Advertisement

Wide Ethnic Health Disparities Found in County

Share
TIMES STAFF WRITER

The remarkable diversity of Los Angeles County has been quantified in many ways. Add another: the health of its residents.

A new portrait of the county’s health, issued last week by the county Department of Health Services, makes clear that Angelenos live and die in ways that vary widely by race, ethnicity and lifestyle.

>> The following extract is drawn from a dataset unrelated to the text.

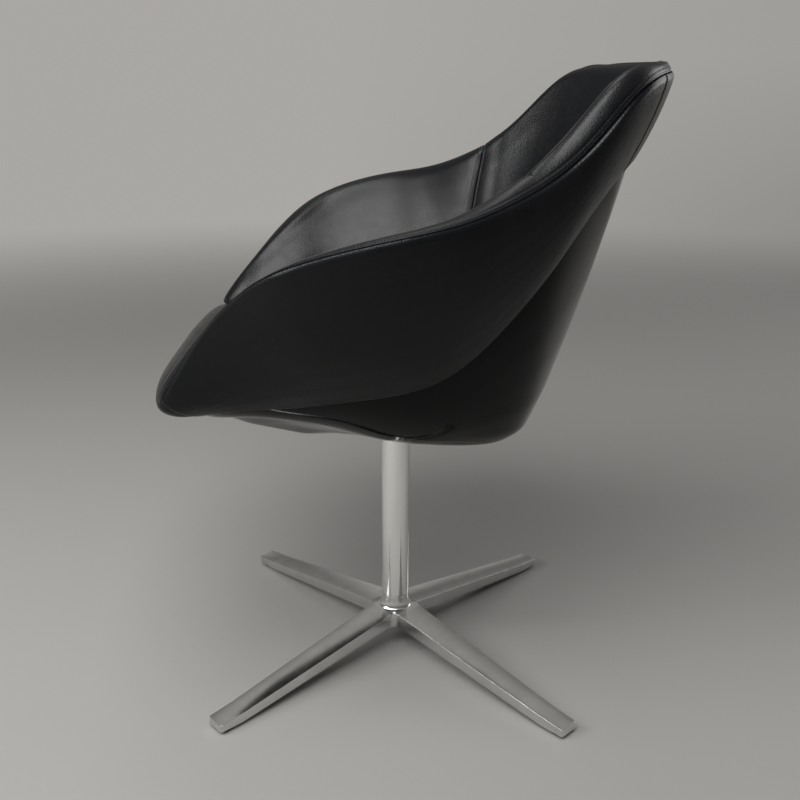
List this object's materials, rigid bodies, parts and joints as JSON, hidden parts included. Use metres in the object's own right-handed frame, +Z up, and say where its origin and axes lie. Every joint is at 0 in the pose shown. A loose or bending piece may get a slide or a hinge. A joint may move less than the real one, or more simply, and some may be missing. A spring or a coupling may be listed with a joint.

Whites, Asian Americans and African Americans are twice as likely as Latinos to suffer from heart disease, for instance. Asian Americans and Pacific Islanders are more than seven times as likely as whites to have tuberculosis. Latinos are almost three times as likely as whites to think their health is only “fair” or “poor.”

Advertisement

These disparate bits of information, and many more, have been assembled from a variety of studies conducted over the last several years to form “The Health of Angelenos,” the department’s report, which its authors hope will serve as a blueprint for attacking the county’s health problems.

“This isn’t information to ooh and aah at alone,” said Dr. Jonathan Fielding, the county’s health officer and director of public health. “It’s information to take action on.”

He said the report was important--not because the data in it were new or necessarily groundbreaking, but because the document brought together for the first time a wealth of information about the state of county residents’ health.

Fielding said he hoped the report would “basically encourage everybody who’s concerned about this to take a very broad view about what determines health.”

He said the report was notable for exposing “very substantial disparities” among the city’s ethnic groups. He pointed in particular to the difference in heart disease mortality rates: African Americans in Los Angeles County are almost twice as likely as whites and three times as likely as Latinos or Asian Americans to die from heart disease.

“These are enormous disparities,” Fielding said.

African Americans also have the highest rates of mortality from cancer, diabetes, homicide and traffic accidents, the report says. Whites have the highest suicide rate.

Advertisement

One of the most interesting measures included in the report is “self-perceived health status,” or what people think about their own health. According to a 1997 county health study never before publicly released, 30% of Latinos consider their health to be fair or poor, compared with 27% of Asian Americans and Pacific Islanders, 18% of African Americans and 12% of whites.

Cheryl Wold, an epidemiologist at the health department, said it wasn’t clear whether that means that Latinos and Asian Americans are sicker than African Americans and whites or that they simply set higher standards for what constitutes good health. However, she said there was no evidence that Asian Americans, for instance, have poorer health in general than whites.